The woman injured this Sunday was lucky that she did not suffer greater injuries. Some underride accidents actually shear the roof off a vehicle, exposing motorists to possibly being decapitated if they are travelling at a high rate of speed.
Others will suffer permanent brain injuries or facial disfigurement in this type of crash. Glass from the windshield can cut and scar victims, sometimes permanently, and damage nerves in the face, leading to partial paralysis. Recovery time can be very slow, and many people suffer severe psychological distress after an underride accident.
Preventing Underride Accidents
One way to prevent underride accidents is for trucks to install guards on each side of their trailers, as well as on the back. These guards provide a barrier that can prevent a car from sliding underneath the truck. However, there are few regulations in place. The federal Department of Transportation requires only that trailers have a safety bar in the rear, but DOT doesn’t require any guards on the sides of trailers.

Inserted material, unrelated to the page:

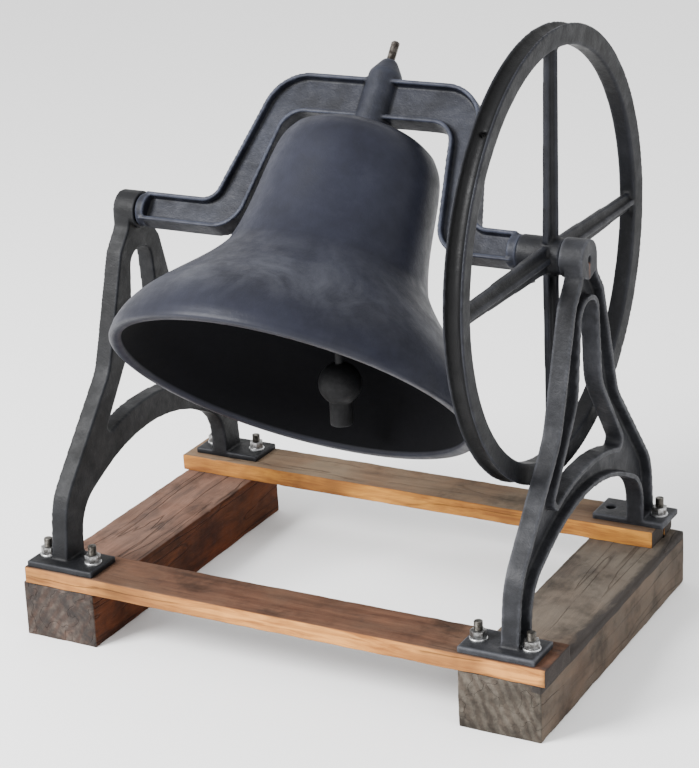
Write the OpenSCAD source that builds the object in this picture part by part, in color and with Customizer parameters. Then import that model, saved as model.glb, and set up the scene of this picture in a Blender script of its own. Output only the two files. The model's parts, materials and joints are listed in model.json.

Furthermore, the federal government does not require that the rear guard on the trailer be inspected. As a result, many guards are not as strong as they could be. Currently, both the DOT and GAO recommend that the federal government continue to investigate whether to install side guards on commercial vehicles.
However, the trucking industry rarely adopts greater safety procedures without prompting from the federal government, so we should not expect to see major safety advances made voluntarily in the future. Instead, public pressure will need to build to force change.